STATED PROBLEM >> Your task is to print the material below exactly as presented.

DATASET CONTENT >>
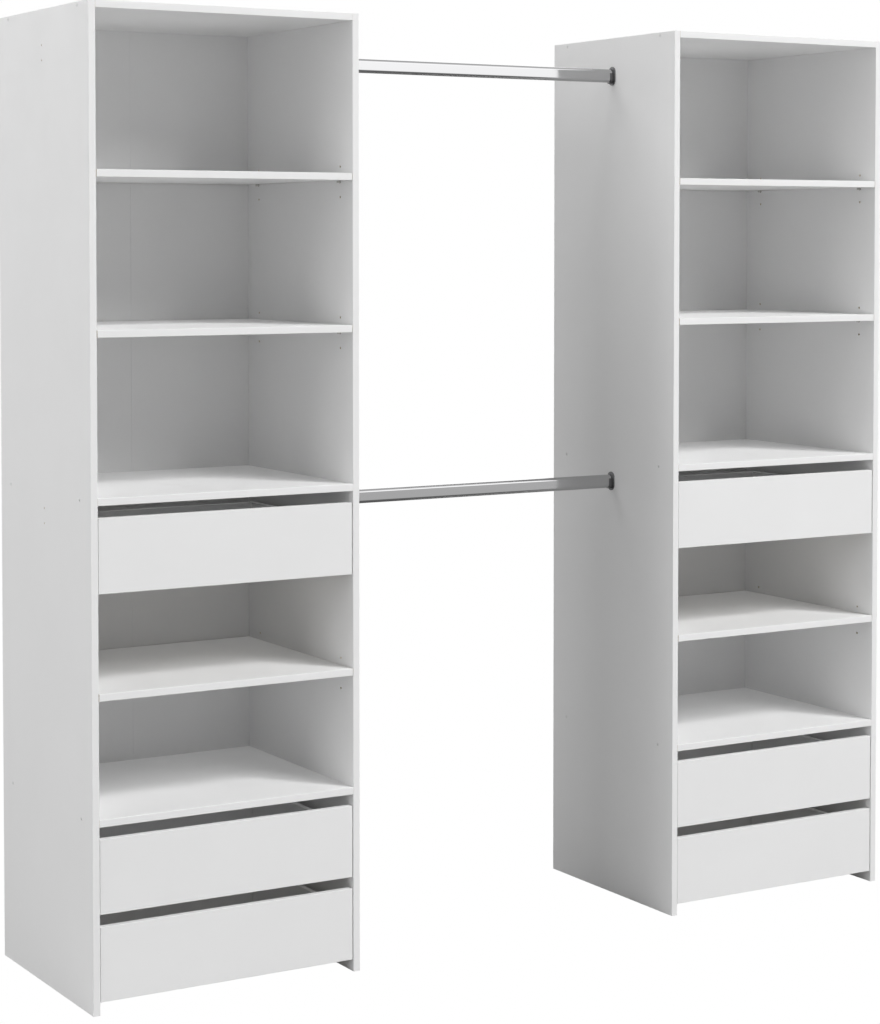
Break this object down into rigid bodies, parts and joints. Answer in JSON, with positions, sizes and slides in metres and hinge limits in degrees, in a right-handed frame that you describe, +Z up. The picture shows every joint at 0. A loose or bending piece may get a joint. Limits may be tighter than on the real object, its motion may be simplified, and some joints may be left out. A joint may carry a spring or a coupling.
{
  "type": "closet system",
  "caption": "Freestanding closet system: open shelf towers with handleless drawers, joined by hanging rails one above the other.",
  "frame": {"origin": "on the floor, under the middle of the whole system", "axes": "+X to the right seen from the front, +Y towards the wall, +Z up; the towers open towards -Y"},
  "size_m": [2.14, 0.523, 2.154],
  "materials": {
    "white_laminate": "white melamine laminate on particle board, fine satin grain, thin edge band",
    "white_hardboard": "white painted hardboard, 3 mm",
    "chrome_tube": "bright chrome plated tube",
    "flange_metal": "dark grey satin metal",
    "runner_steel": "zinc plated steel",
    "zinc_steel": "zinc plated steel",
    "pin_steel": "nickel plated steel"
  },
  "bodies": {
    "root": {"left_outer_side": "white_laminate", "left_inner_side": "white_laminate", "left_top": "white_laminate", "left_upper_deck": "white_laminate", "left_lower_deck": "white_laminate", "left_shelf_1": "white_laminate", "left_shelf_2": "white_laminate", "left_shelf_3": "white_laminate", "left_back_panel": "white_hardboard", "left_runner_rails": "runner_steel", "right_outer_side": "white_laminate", "right_inner_side": "white_laminate", "right_top": "white_laminate", "right_upper_deck": "white_laminate", "right_lower_deck": "white_laminate", "right_shelf_1": "white_laminate", "right_shelf_2": "white_laminate", "right_shelf_3": "white_laminate", "right_back_panel": "white_hardboard", "right_runner_rails": "runner_steel", "shelf_pins": "pin_steel", "joint_screws": "zinc_steel", "flange_screws": "zinc_steel", "bracket_screws": "zinc_steel", "runner_screws": "zinc_steel", "wall_brackets": "zinc_steel", "upper_rail": "chrome_tube", "lower_rail": "chrome_tube", "upper_rail_flanges": "flange_metal", "lower_rail_flanges": "flange_metal"},
    "left_drawer_1": {"left_drawer_1_front": "white_laminate", "left_drawer_1_sides": "white_laminate", "left_drawer_1_back": "white_laminate", "left_drawer_1_bottom": "white_hardboard", "left_drawer_1_slides": "runner_steel"},
    "left_drawer_2": {"left_drawer_2_front": "white_laminate", "left_drawer_2_sides": "white_laminate", "left_drawer_2_back": "white_laminate", "left_drawer_2_bottom": "white_hardboard", "left_drawer_2_slides": "runner_steel"},
    "left_drawer_3": {"left_drawer_3_front": "white_laminate", "left_drawer_3_sides": "white_laminate", "left_drawer_3_back": "white_laminate", "left_drawer_3_bottom": "white_hardboard", "left_drawer_3_slides": "runner_steel"},
    "right_drawer_1": {"right_drawer_1_front": "white_laminate", "right_drawer_1_sides": "white_laminate", "right_drawer_1_back": "white_laminate", "right_drawer_1_bottom": "white_hardboard", "right_drawer_1_slides": "runner_steel"},
    "right_drawer_2": {"right_drawer_2_front": "white_laminate", "right_drawer_2_sides": "white_laminate", "right_drawer_2_back": "white_laminate", "right_drawer_2_bottom": "white_hardboard", "right_drawer_2_slides": "runner_steel"},
    "right_drawer_3": {"right_drawer_3_front": "white_laminate", "right_drawer_3_sides": "white_laminate", "right_drawer_3_back": "white_laminate", "right_drawer_3_bottom": "white_hardboard", "right_drawer_3_slides": "runner_steel"}
  },
  "joints": [
    {"name": "left_drawer_1_slide", "type": "slide", "parent": "root", "child": "left_drawer_1", "axis": [0, -1, 0], "range_m": [0, 0.33]},
    {"name": "left_drawer_2_slide", "type": "slide", "parent": "root", "child": "left_drawer_2", "axis": [0, -1, 0], "range_m": [0, 0.33]},
    {"name": "left_drawer_3_slide", "type": "slide", "parent": "root", "child": "left_drawer_3", "axis": [0, -1, 0], "range_m": [0, 0.33]},
    {"name": "right_drawer_1_slide", "type": "slide", "parent": "root", "child": "right_drawer_1", "axis": [0, -1, 0], "range_m": [0, 0.33]},
    {"name": "right_drawer_2_slide", "type": "slide", "parent": "root", "child": "right_drawer_2", "axis": [0, -1, 0], "range_m": [0, 0.33]},
    {"name": "right_drawer_3_slide", "type": "slide", "parent": "root", "child": "right_drawer_3", "axis": [0, -1, 0], "range_m": [0, 0.33]}
  ]
}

COMPLETED TASK >>
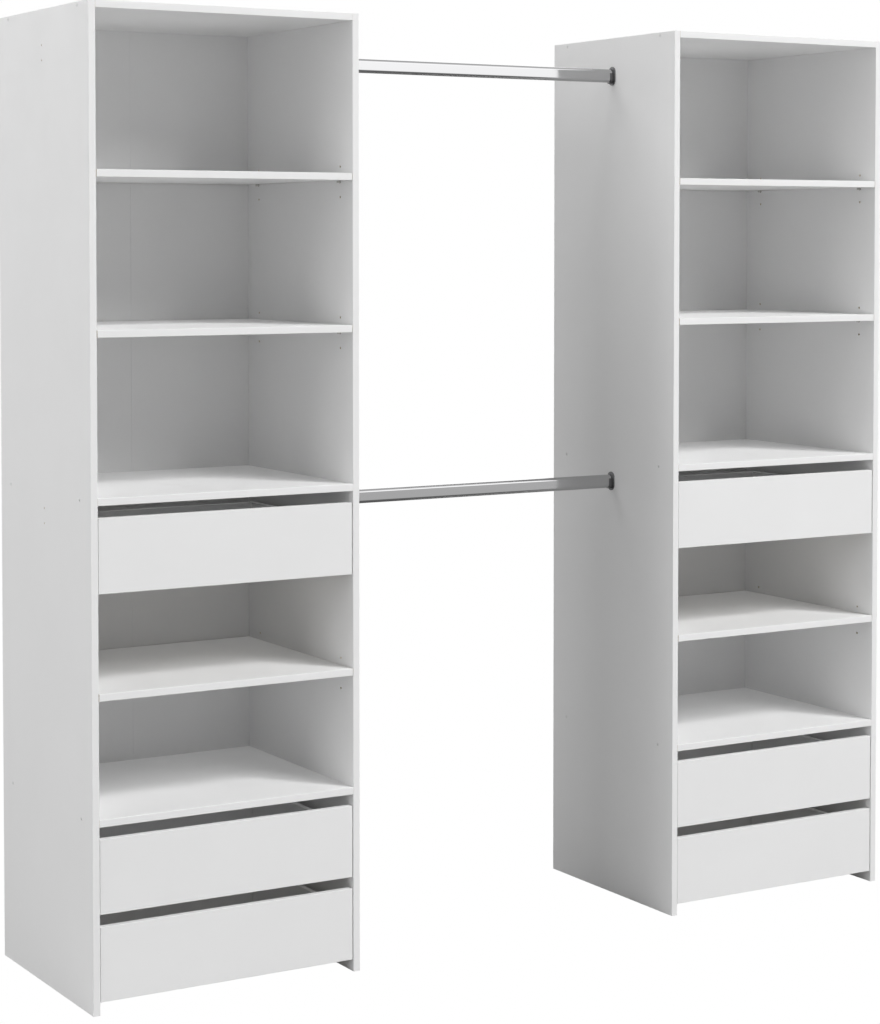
Break this object down into rigid bodies, parts and joints. Answer in JSON, with positions, sizes and slides in metres and hinge limits in degrees, in a right-handed frame that you describe, +Z up. The picture shows every joint at 0. A loose or bending piece may get a joint. Limits may be tighter than on the real object, its motion may be simplified, and some joints may be left out. A joint may carry a spring or a coupling.
{
  "type": "closet system",
  "caption": "Freestanding closet system: open shelf towers with handleless drawers, joined by hanging rails one above the other.",
  "frame": {"origin": "on the floor, under the middle of the whole system", "axes": "+X to the right seen from the front, +Y towards the wall, +Z up; the towers open towards -Y"},
  "size_m": [2.14, 0.523, 2.154],
  "materials": {
    "white_laminate": "white melamine laminate on particle board, fine satin grain, thin edge band",
    "white_hardboard": "white painted hardboard, 3 mm",
    "chrome_tube": "bright chrome plated tube",
    "flange_metal": "dark grey satin metal",
    "runner_steel": "zinc plated steel",
    "zinc_steel": "zinc plated steel",
    "pin_steel": "nickel plated steel"
  },
  "bodies": {
    "root": {"left_outer_side": "white_laminate", "left_inner_side": "white_laminate", "left_top": "white_laminate", "left_upper_deck": "white_laminate", "left_lower_deck": "white_laminate", "left_shelf_1": "white_laminate", "left_shelf_2": "white_laminate", "left_shelf_3": "white_laminate", "left_back_panel": "white_hardboard", "left_runner_rails": "runner_steel", "right_outer_side": "white_laminate", "right_inner_side": "white_laminate", "right_top": "white_laminate", "right_upper_deck": "white_laminate", "right_lower_deck": "white_laminate", "right_shelf_1": "white_laminate", "right_shelf_2": "white_laminate", "right_shelf_3": "white_laminate", "right_back_panel": "white_hardboard", "right_runner_rails": "runner_steel", "shelf_pins": "pin_steel", "joint_screws": "zinc_steel", "flange_screws": "zinc_steel", "bracket_screws": "zinc_steel", "runner_screws": "zinc_steel", "wall_brackets": "zinc_steel", "upper_rail": "chrome_tube", "lower_rail": "chrome_tube", "upper_rail_flanges": "flange_metal", "lower_rail_flanges": "flange_metal"},
    "left_drawer_1": {"left_drawer_1_front": "white_laminate", "left_drawer_1_sides": "white_laminate", "left_drawer_1_back": "white_laminate", "left_drawer_1_bottom": "white_hardboard", "left_drawer_1_slides": "runner_steel"},
    "left_drawer_2": {"left_drawer_2_front": "white_laminate", "left_drawer_2_sides": "white_laminate", "left_drawer_2_back": "white_laminate", "left_drawer_2_bottom": "white_hardboard", "left_drawer_2_slides": "runner_steel"},
    "left_drawer_3": {"left_drawer_3_front": "white_laminate", "left_drawer_3_sides": "white_laminate", "left_drawer_3_back": "white_laminate", "left_drawer_3_bottom": "white_hardboard", "left_drawer_3_slides": "runner_steel"},
    "right_drawer_1": {"right_drawer_1_front": "white_laminate", "right_drawer_1_sides": "white_laminate", "right_drawer_1_back": "white_laminate", "right_drawer_1_bottom": "white_hardboard", "right_drawer_1_slides": "runner_steel"},
    "right_drawer_2": {"right_drawer_2_front": "white_laminate", "right_drawer_2_sides": "white_laminate", "right_drawer_2_back": "white_laminate", "right_drawer_2_bottom": "white_hardboard", "right_drawer_2_slides": "runner_steel"},
    "right_drawer_3": {"right_drawer_3_front": "white_laminate", "right_drawer_3_sides": "white_laminate", "right_drawer_3_back": "white_laminate", "right_drawer_3_bottom": "white_hardboard", "right_drawer_3_slides": "runner_steel"}
  },
  "joints": [
    {"name": "left_drawer_1_slide", "type": "slide", "parent": "root", "child": "left_drawer_1", "axis": [0, -1, 0], "range_m": [0, 0.33]},
    {"name": "left_drawer_2_slide", "type": "slide", "parent": "root", "child": "left_drawer_2", "axis": [0, -1, 0], "range_m": [0, 0.33]},
    {"name": "left_drawer_3_slide", "type": "slide", "parent": "root", "child": "left_drawer_3", "axis": [0, -1, 0], "range_m": [0, 0.33]},
    {"name": "right_drawer_1_slide", "type": "slide", "parent": "root", "child": "right_drawer_1", "axis": [0, -1, 0], "range_m": [0, 0.33]},
    {"name": "right_drawer_2_slide", "type": "slide", "parent": "root", "child": "right_drawer_2", "axis": [0, -1, 0], "range_m": [0, 0.33]},
    {"name": "right_drawer_3_slide", "type": "slide", "parent": "root", "child": "right_drawer_3", "axis": [0, -1, 0], "range_m": [0, 0.33]}
  ]
}